◆ **OBJECTIVE**
Every line must be returned precisely as it is written.
[Start DATA EXTRACT]
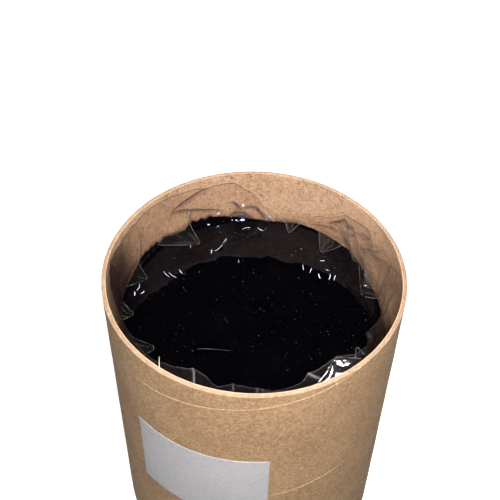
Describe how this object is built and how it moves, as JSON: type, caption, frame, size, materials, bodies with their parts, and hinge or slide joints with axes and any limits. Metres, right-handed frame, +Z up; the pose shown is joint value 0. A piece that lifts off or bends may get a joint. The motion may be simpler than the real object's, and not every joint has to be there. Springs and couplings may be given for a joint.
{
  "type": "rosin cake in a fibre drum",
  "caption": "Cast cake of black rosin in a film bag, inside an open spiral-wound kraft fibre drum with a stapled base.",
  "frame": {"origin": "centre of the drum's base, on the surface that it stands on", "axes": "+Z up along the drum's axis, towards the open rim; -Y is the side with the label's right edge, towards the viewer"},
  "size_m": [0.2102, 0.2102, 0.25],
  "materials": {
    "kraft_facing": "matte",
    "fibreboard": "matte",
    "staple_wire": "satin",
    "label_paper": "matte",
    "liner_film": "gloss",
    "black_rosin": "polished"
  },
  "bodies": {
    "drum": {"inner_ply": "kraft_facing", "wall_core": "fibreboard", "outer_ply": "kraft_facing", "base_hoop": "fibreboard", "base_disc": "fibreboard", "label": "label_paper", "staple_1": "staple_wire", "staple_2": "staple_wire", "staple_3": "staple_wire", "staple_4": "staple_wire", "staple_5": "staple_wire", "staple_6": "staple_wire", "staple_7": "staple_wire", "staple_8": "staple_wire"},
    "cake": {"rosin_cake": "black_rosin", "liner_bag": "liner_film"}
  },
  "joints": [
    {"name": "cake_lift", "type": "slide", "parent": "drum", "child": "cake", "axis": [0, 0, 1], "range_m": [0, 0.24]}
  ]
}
[End DATA EXTRACT]
◆ **TASK RESULT**
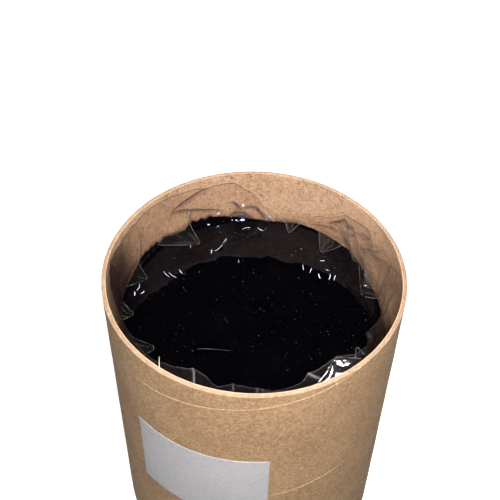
Describe how this object is built and how it moves, as JSON: type, caption, frame, size, materials, bodies with their parts, and hinge or slide joints with axes and any limits. Metres, right-handed frame, +Z up; the pose shown is joint value 0. A piece that lifts off or bends may get a joint. The motion may be simpler than the real object's, and not every joint has to be there. Springs and couplings may be given for a joint.
{
  "type": "rosin cake in a fibre drum",
  "caption": "Cast cake of black rosin in a film bag, inside an open spiral-wound kraft fibre drum with a stapled base.",
  "frame": {"origin": "centre of the drum's base, on the surface that it stands on", "axes": "+Z up along the drum's axis, towards the open rim; -Y is the side with the label's right edge, towards the viewer"},
  "size_m": [0.2102, 0.2102, 0.25],
  "materials": {
    "kraft_facing": "matte",
    "fibreboard": "matte",
    "staple_wire": "satin",
    "label_paper": "matte",
    "liner_film": "gloss",
    "black_rosin": "polished"
  },
  "bodies": {
    "drum": {"inner_ply": "kraft_facing", "wall_core": "fibreboard", "outer_ply": "kraft_facing", "base_hoop": "fibreboard", "base_disc": "fibreboard", "label": "label_paper", "staple_1": "staple_wire", "staple_2": "staple_wire", "staple_3": "staple_wire", "staple_4": "staple_wire", "staple_5": "staple_wire", "staple_6": "staple_wire", "staple_7": "staple_wire", "staple_8": "staple_wire"},
    "cake": {"rosin_cake": "black_rosin", "liner_bag": "liner_film"}
  },
  "joints": [
    {"name": "cake_lift", "type": "slide", "parent": "drum", "child": "cake", "axis": [0, 0, 1], "range_m": [0, 0.24]}
  ]
}